Apple is changing the UI to accommodate new 'categories' that require a new organisational level. There is 'Your Music', 'New Music', 'For You Music', Radio, Connect. 'Your Music' is split into 'Library' and 'Playlists' (removing Connect elevates Playlists into the first category) Artists, genres, albums, etc. are subcategories of the 'Your Music'/Library category. Genres are subcategories in the 'New Music' categories. 'Apple Music Playlists' and 'My Playlists' are subcategories within Playlists. These subcategories are accessed via a dropdown menu. Different stations in the Radio category are represented by tiles as a playlists in the 'For You' category.
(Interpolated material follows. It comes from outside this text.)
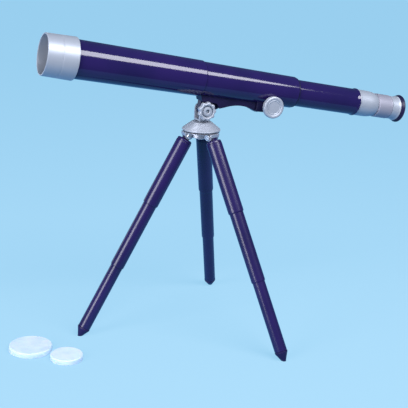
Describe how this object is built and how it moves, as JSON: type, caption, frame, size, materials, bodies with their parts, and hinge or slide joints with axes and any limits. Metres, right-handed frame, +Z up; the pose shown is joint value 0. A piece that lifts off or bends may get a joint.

Different subcategories in 'New Music' are represented by blocks with tiles within them.
There is method to this madness and a surprising variety in how different subdivisions are presented (to best suit the type of subdivision). If all these subcategories were individually selectable for the bottom row of icons, you would loose this hierarchy of categories and all would have to be presented via the same method (icon in bottom row). The hierarchy and the different methods by which the subcategories are represented (dropdown menu vs tiles vs blocks) would be lost.
I rather doubt that Apple will make more money from streaming than from downloads and at best that difference will be marginal compared to the overall profits of Apple. Streaming is what an increasing number of people prefer (streaming services are growing steadily while downloads stagnate). By offering it, Apple provides people with (a) what they want and (b) in a way that provides users with something extra that other streaming services don't offer: integration with existing personal iTunes music libraries plus potentially better ways of discovering new music and great playlists. This of course helps Apple (by stemming the losses to other streaming services and making their devices more appealing, though with Apple Music coming to Android the effect is more indirect by making the brand Apple more appealing) but it is also designed to help the user (via the iTunes library integration and better discovery methods).
Reducing this change to an attempt to reduce choice by Apple is an extremely narrow point of view that hangs its argument onto one small change (having to use a dropdown menu to switch between albums, song, artists, genres instead of an icon in the bottom row) and ignores all other changes in its narrative.